--- START OF Information supplied ---

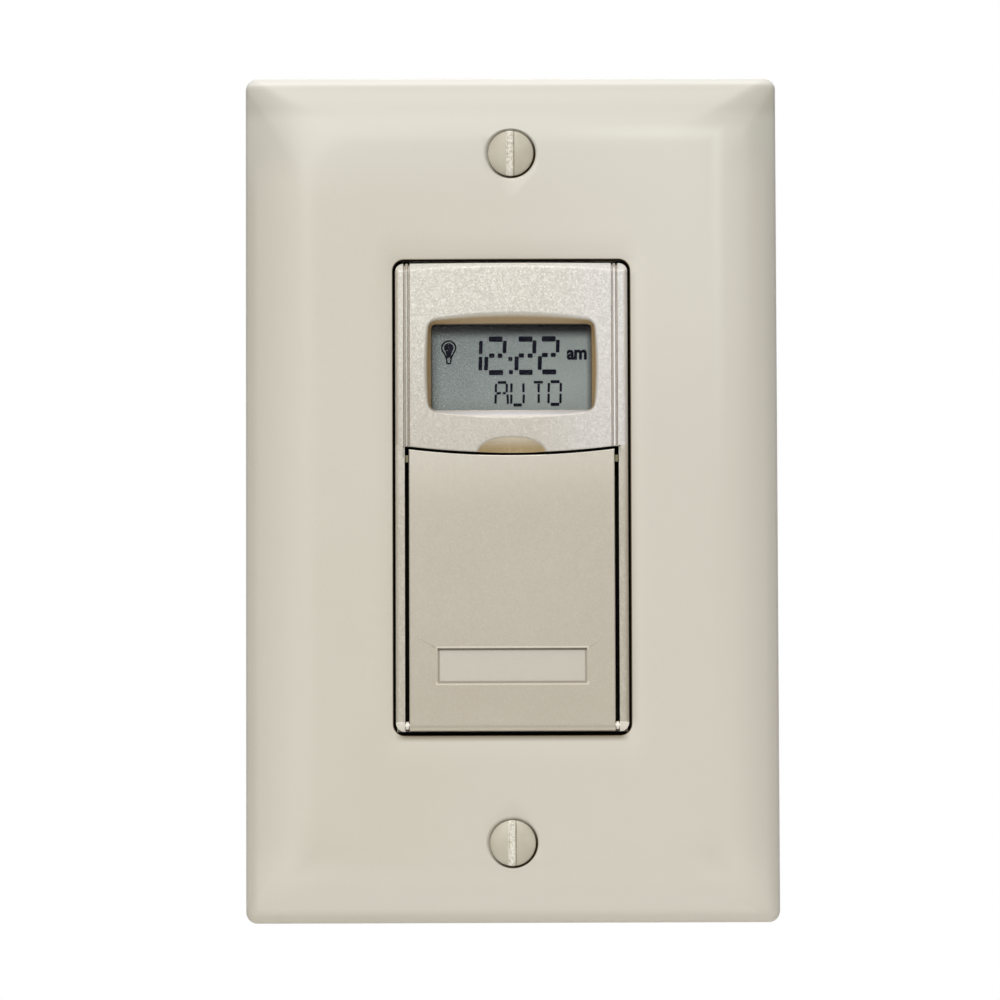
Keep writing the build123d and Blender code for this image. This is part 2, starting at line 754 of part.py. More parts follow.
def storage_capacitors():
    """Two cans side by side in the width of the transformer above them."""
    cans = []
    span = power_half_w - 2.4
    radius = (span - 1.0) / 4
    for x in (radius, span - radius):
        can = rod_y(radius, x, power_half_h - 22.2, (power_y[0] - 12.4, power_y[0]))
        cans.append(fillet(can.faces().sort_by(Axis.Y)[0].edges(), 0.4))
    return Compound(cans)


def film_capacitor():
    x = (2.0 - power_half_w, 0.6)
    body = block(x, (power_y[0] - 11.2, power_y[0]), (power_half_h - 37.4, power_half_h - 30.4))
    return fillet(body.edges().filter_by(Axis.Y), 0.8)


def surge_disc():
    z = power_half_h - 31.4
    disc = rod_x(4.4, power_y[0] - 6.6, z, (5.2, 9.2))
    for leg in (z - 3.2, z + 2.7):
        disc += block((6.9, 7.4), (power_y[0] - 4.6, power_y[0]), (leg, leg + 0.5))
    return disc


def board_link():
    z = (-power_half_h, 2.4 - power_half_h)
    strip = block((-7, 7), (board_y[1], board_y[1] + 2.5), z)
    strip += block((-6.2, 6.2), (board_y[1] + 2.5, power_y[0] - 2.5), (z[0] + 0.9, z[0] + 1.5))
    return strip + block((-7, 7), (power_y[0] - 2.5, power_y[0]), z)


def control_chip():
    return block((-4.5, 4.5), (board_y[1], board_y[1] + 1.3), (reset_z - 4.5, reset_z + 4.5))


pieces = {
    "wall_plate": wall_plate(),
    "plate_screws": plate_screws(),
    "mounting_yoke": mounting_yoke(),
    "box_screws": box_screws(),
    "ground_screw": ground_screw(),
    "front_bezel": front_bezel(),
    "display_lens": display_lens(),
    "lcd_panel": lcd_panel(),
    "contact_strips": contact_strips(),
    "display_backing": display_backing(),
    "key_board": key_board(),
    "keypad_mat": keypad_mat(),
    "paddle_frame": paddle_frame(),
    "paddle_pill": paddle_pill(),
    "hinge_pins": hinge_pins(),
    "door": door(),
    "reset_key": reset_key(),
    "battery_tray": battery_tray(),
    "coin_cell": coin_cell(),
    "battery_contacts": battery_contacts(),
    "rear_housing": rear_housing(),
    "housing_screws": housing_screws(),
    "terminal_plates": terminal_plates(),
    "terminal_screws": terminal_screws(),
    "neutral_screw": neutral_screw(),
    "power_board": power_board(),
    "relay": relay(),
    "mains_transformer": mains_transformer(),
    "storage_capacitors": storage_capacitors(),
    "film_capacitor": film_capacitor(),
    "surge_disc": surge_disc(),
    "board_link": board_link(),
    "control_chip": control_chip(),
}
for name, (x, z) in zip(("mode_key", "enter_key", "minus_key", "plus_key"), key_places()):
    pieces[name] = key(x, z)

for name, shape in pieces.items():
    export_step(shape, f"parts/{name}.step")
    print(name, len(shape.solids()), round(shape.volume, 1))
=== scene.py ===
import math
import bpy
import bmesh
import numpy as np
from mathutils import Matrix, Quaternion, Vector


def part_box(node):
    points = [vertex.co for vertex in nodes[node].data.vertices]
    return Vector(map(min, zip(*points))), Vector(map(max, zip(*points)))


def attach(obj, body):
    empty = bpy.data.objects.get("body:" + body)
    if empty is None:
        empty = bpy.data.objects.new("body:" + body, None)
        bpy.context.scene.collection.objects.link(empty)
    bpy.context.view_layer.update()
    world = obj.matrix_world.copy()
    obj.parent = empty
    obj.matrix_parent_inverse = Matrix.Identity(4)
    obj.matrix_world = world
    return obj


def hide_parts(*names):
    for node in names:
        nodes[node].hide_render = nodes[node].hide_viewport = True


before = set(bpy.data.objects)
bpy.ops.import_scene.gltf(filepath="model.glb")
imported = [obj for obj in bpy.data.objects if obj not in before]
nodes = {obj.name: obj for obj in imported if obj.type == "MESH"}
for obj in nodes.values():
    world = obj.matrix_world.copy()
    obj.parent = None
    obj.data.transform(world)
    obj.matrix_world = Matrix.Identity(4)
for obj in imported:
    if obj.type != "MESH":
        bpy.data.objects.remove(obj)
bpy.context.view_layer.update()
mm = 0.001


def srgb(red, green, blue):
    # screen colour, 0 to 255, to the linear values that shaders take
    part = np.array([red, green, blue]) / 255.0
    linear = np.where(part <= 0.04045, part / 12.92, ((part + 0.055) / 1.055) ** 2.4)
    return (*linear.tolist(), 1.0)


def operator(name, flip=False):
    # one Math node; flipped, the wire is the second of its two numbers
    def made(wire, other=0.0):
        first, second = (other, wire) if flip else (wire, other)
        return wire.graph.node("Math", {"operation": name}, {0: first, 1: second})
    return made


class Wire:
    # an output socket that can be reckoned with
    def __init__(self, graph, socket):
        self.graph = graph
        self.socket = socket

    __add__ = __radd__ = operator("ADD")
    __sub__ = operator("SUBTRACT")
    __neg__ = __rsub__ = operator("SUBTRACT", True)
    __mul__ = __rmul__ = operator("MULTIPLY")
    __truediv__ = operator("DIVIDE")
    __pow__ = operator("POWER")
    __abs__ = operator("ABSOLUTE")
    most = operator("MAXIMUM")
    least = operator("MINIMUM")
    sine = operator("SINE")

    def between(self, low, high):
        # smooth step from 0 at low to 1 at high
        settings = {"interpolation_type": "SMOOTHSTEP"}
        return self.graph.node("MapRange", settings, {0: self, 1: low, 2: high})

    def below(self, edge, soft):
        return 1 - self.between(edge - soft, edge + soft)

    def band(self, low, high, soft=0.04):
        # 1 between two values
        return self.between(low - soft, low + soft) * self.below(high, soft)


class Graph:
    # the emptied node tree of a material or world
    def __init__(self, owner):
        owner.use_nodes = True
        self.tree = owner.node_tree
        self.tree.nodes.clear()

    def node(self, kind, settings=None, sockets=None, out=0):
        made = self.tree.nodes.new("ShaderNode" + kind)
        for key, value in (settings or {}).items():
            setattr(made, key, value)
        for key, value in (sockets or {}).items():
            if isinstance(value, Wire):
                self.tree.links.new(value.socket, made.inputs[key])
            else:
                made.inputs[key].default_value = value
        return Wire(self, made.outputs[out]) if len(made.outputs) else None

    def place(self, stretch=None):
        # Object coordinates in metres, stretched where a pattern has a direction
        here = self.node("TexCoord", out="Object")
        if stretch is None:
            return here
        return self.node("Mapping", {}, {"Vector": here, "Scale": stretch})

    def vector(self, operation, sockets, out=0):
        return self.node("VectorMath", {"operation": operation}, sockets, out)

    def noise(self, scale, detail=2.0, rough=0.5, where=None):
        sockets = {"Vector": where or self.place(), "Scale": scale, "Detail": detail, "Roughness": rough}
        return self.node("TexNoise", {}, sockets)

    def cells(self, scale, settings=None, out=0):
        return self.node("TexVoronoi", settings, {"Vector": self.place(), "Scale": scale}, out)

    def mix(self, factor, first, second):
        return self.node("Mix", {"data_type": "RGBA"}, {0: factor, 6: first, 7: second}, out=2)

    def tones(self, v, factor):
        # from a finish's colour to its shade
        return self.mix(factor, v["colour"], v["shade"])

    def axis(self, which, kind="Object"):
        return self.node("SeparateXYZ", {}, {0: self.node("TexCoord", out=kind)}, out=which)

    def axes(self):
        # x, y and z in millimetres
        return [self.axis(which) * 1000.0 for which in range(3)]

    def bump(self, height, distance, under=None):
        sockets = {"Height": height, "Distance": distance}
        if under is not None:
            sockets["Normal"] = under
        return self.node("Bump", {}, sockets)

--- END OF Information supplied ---

Note how many lines of the material contain the string "points". Then report that number by itself.

- Task solution: 2